_Task to complete_: Restate word for word the lines of the data below, from the first through the one that has "through or stained.".

_Stored data_:

=-=-=-=-=

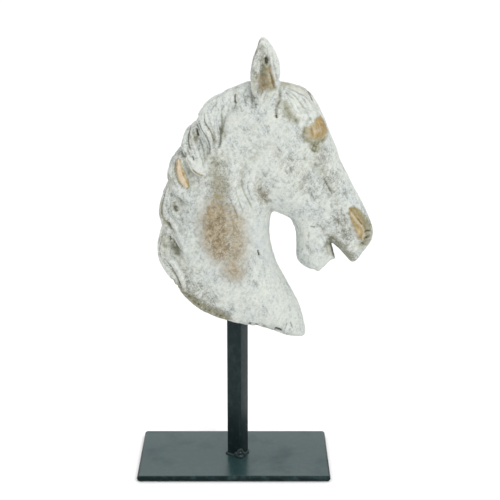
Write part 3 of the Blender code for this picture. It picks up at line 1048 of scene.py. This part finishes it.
@dataclass
class Wear:
    """Where the whitewash is rubbed through or stained.

    Attributes:
        rim: The neck's lower edge, as x, z in millimetres.
        bare: The patches rubbed through to the wood.
        umber: Brown stains.
        olive: Greenish stains.
        grime: Where dirt has settled; negative where it is wiped clean.
        crease: Dark lines.
    """

    rim: Path = ((-45, 155), (-38, 147), (-28, 138), (-15, 131), (-6, 128))
    bare: tuple[Blot, ...] = (
        Blot(((57.5, 270.5), (63, 272), (70, 273)), 6.4, 1.0, inner=5.5),
        Blot(((60, 267), (66, 267)), 3.4, 0.9, inner=5.5),
        Blot(((62, 278), (67, 276)), 3.6, 1.0, inner=5.5),
        Blot(((87.5, 211), (91.5, 206), (95, 199.5), (97.5, 192.5), (98, 187.5)), 4.5, 1.0,
             taper=1.0, inner=2.5),
        Blot(((-40, 249.5), (-40, 245), (-39.2, 240.5), (-37.6, 236), (-35.4, 232), (-33.4, 228.5)),
             3.0, 1.4, Side.NEAR, taper=1.0),
        Blot(((-39.5, 244), (-37.6, 236)), 2.4, 0.8, Side.FAR, inner=2.5),
        Blot(((28, 309), (28.5, 305), (28.3, 300)), 2.4, 0.55),
        Blot(((24, 319), (24.5, 311)), 2.4, 0.42),
        Blot(((-13.5, 222.5), (-10.5, 222)), 2.2, 0.58, Side.NEAR),
        Blot(((-4.5, 217.5), (-3, 215)), 2.2, 0.42, Side.NEAR),
        Blot(((-29.5, 242), (-27, 239.8), (-23, 237.5)), 1.5, 0.55, Side.NEAR),
    )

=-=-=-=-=

_Final result_:
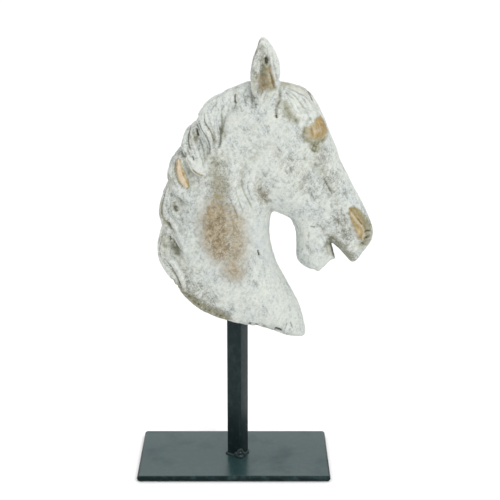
Write part 3 of the Blender code for this picture. It picks up at line 1048 of scene.py. This part finishes it.
@dataclass
class Wear:
    """Where the whitewash is rubbed through or stained.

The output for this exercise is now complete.